I understand that the self portrait is of utmost importance to the artist, but I’ve never done one.
I am one of those people who don’t like to go into salons for hair care, due to the imposed position of staring at oneself, transfixed: a captive audience to self criticism. The notion of combining this agony with my love of painting does not sit with me, no matter the constructive objective. I’d much rather daub in a monkey in my place.
But still, one of my paintings comes pretty close.

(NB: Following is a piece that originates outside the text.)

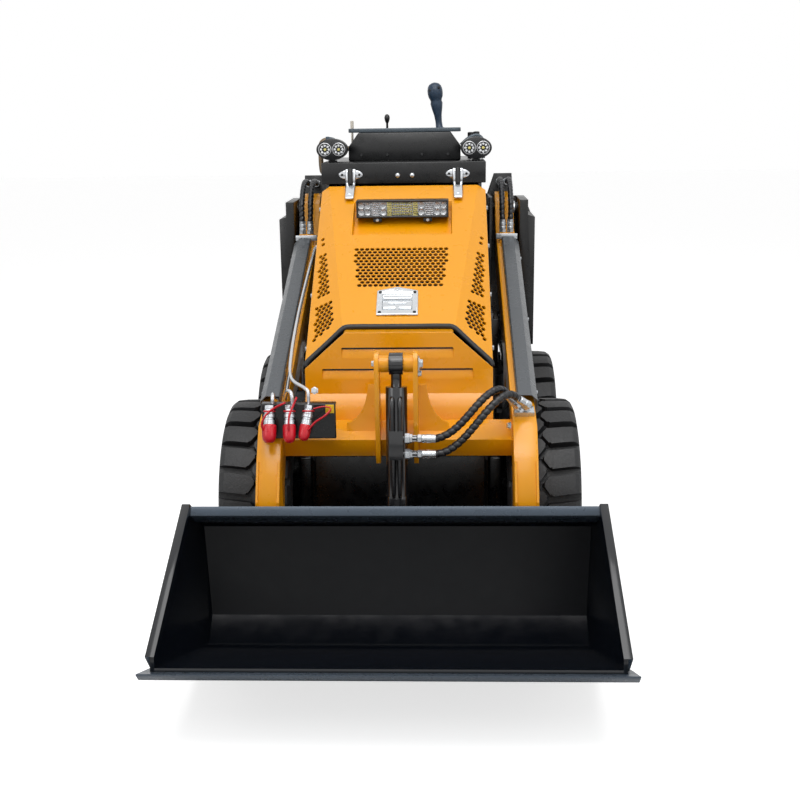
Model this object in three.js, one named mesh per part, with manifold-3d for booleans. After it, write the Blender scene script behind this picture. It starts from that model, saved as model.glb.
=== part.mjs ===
// A stand-on skid steer loader: four driven wheels, a plate chassis with a forward-tilting hood,
// two lift arms carried on rear towers, and a bucket on a pinned attachment plate.
// Millimetres, +Z up. The bucket end faces -Y, and X = 0 is the machine's centre plane.
// Heights are above the ground, and inside the machine group y = 0 is the front axle.
import * as THREE from "three";
import { ConvexGeometry } from "three/addons/geometries/ConvexGeometry.js";
import { mergeVertices } from "three/addons/utils/BufferGeometryUtils.js";
import Module from "manifold-3d";

const wasm = await Module();
wasm.setup();

// ---- Clearances -------------------------------------------------------------------------------
const seat = 0.3; // between pieces that are bolted or welded face to face
const pinClearance = 0.6; // between a pin and its bore
const eyeClearance = 6; // between a cylinder's eye and the ears beside it

// ---- Wheels -----------------------------------------------------------------------------------
const tyreRadius = 292;
const tyreWidth = 216;
const tyreFacets = 28;
const beadRadius = 152;
const rimFlangeRadius = 168;
const rimWidth = 177;
const halfTrack = 422;
const wheelBase = 710;
const spindleRadius = 28;
const axleHousingRadius = 62;

// ---- Chassis ----------------------------------------------------------------------------------
const chassisBottom = 160;
const sidePlateOuter = 262; // half width over the two side plates
const sidePlateThickness = 10;
const chassisRear = 985;
const chassisFront = -150;
const sheet = 4; // panels and cowl
const panelFront = -140;
const panelHalfWidth = 275;
const engineClearance = 42; // from the engine to each side plate
const panelTop = 826;
const panelLedge = 50; // how far the ledge runs back from the panel's face
const panelCornerGap = 24; // from the toe of the hood down to the corner cut from the panel
const panelBend = 644;
const apronReach = 32; // how far the apron stands in front of the panel's face
const apronTop = 602;
const apronBottom = 462;
const deckTop = 1281;
const cowlFront = 500;
const cowlBottom = 1211;
const cowlHalfWidth = 276;

// ---- Hood -------------------------------------------------------------------------------------
const hoodHingeY = -119;
const hoodHingeZ = 733;
const hoodHingeRadius = 6;
const hoodToeY = -126; // the hood's lower front corner
const hoodToeZ = 742;
const hoodHalfWidth = 275;
const hoodRearY = 494;
const hoodRearZ = 1205;
const hoodRearEdgeZ = 1188;
const hoodRearRidge = 249; // half width of the flat face at its rear
const hoodFrontRidge = 167; // half width of the flat face at its front
const hoodNoseY = -80;
const hoodNoseZ = 838;
const hoodSkirt = 34;
const hoodToeSkirt = 26;
const hoodSheet = 5;
const recessDepth = 35;

// ---- Lift arms --------------------------------------------------------------------------------
const armInner = 325;
const armOuter = 392;
const armPivotY = 930;
const armPivotZ = 1090;
const armHubRadius = 62;
const armPinRadius = 20;
const armSlope = Math.atan2(357, 900);
const armTopAt700 = 980;
const hoseLugHeight = 42;
const coverHeight = 32;
const coverThickness = 3;
const coverInner = armInner - 8;
const coverOuter = armOuter + 9;
const coverFrontY = -195;
const coverRearY = 700;
const legPinY = -340;
const legPinZ = 88;
const legBossRadius = 38;
const legPinRadius = 16;

// ---- Cross tube and tilt cylinder -------------------------------------------------------------
const crossTubeDepth = 94;
const crossTubeHeight = 58;
const crossTubeWall = 6;
const crossTubeY = -298; // its top front edge
const crossTubeZ = 549;
const clevisInner = 47;
const clevisThickness = 13;
const tiltTopY = -312;
const tiltTopZ = 772;
const tiltPinRadius = 17;
const tiltEyeRadius = 31;
const tiltEyeHalfWidth = 19;
const tiltBarrelRadius = 30;
const tiltBarrelEnd = 402; // from the top pin to the barrel's mouth
const tiltRodRadius = 16;
const tiltRodEyeRadius = 23;
const tiltRodInside = 272; // rod length kept inside the closed barrel
const tiltPortOffset = 40; // how far the ports' line stands in front of the barrel's axis
const tiltPorts = [203, 246]; // from the top pin down to each port
const tiltPortReach = 91;

// ---- Lift cylinders ---------------------------------------------------------------------------
const liftBaseY = 955;
const liftBaseZ = 665;
const liftArmPinY = 180;
const liftArmPinZ = 605;
const liftCentre = (armInner + armOuter) / 2;
const liftPinRadius = 16;
const liftBarrelRadius = 31;
const liftBarrelEnd = 566;
const liftEyeRadius = 30;
const liftEyeHalfWidth = 17;
const liftRodRadius = 18;
const liftRodInside = 476;

// ---- Rear towers ------------------------------------------------------------------------------
const towerInner = armInner - 25;
const towerPlate = 12;
const towerFrontY = 800;
const towerRearY = 1000;
const towerWall = 10;
const towerShelfZ = 600;
const towerPlateTop = 1140;
const sideBoxInner = armOuter + 18;
const sideBoxOuter = sideBoxInner + 55;
const sideBoxTop = 1131;
const sideBoxStepZ = 1070;
const sideBoxStepX = sideBoxInner + 30;
const bulkheadTop = 1215;

// ---- Bucket -----------------------------------------------------------------------------------
const bucketCurl = THREE.MathUtils.degToRad(21.3);
const bucketHeelY = -478;
const bucketHeelZ = 1;
const bucketHalfWidth = 530; // inside the side plates
const bucketSheet = 8;
const bucketSide = 10;
const bucketFloor = 600;
const bucketBackBend = new THREE.Vector2(-42, 84);
const bucketBackTop = new THREE.Vector2(95, 333);
const bucketLip = new THREE.Vector2(264, 365);
const wearStrip = 12;
const cuttingEdgeHalfWidth = 563;
const cuttingEdgeThickness = 16;
const cuttingEdgeDepth = 130;
const cuttingEdgeReach = 42;
const attachPlate = 12;
const legEarThickness = 14;
const legEarClearance = 6;
const tiltRodPinFromLegPin = new THREE.Vector2(-36.3, 124.8);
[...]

It started, as many of my paintings do, with an image that wouldn’t leave my mind. I saw a doll holding an oversize fortune-telling fish, which was broadcasting her impending challenges: change, isolation, transformation. It was a distinct but imperceptible vision, almost like how the sun becomes imprinted on the back of your eye for a while if you stare at it for long enough. I captured it in my art journal so I wouldn’t lose it.
When I was able to put it onto canvas, the scene had grown and become more clear. It grew to include cala lillies, a striped bumblebee, and a landscape littered with symbolism. Not unexpected for me: as I paint, sometimes the development takes on a life of its own, seemingly out of my hands. What did seem odd was, upon completion, how many people — even strangers — remarked that the doll looked like me.
It’s an interesting process: when you paint honestly, your life can bleed into your work. It wasn’t intentional, but there it is. “Soothsaying” is accidentally the closest I’ve come to a self portrait.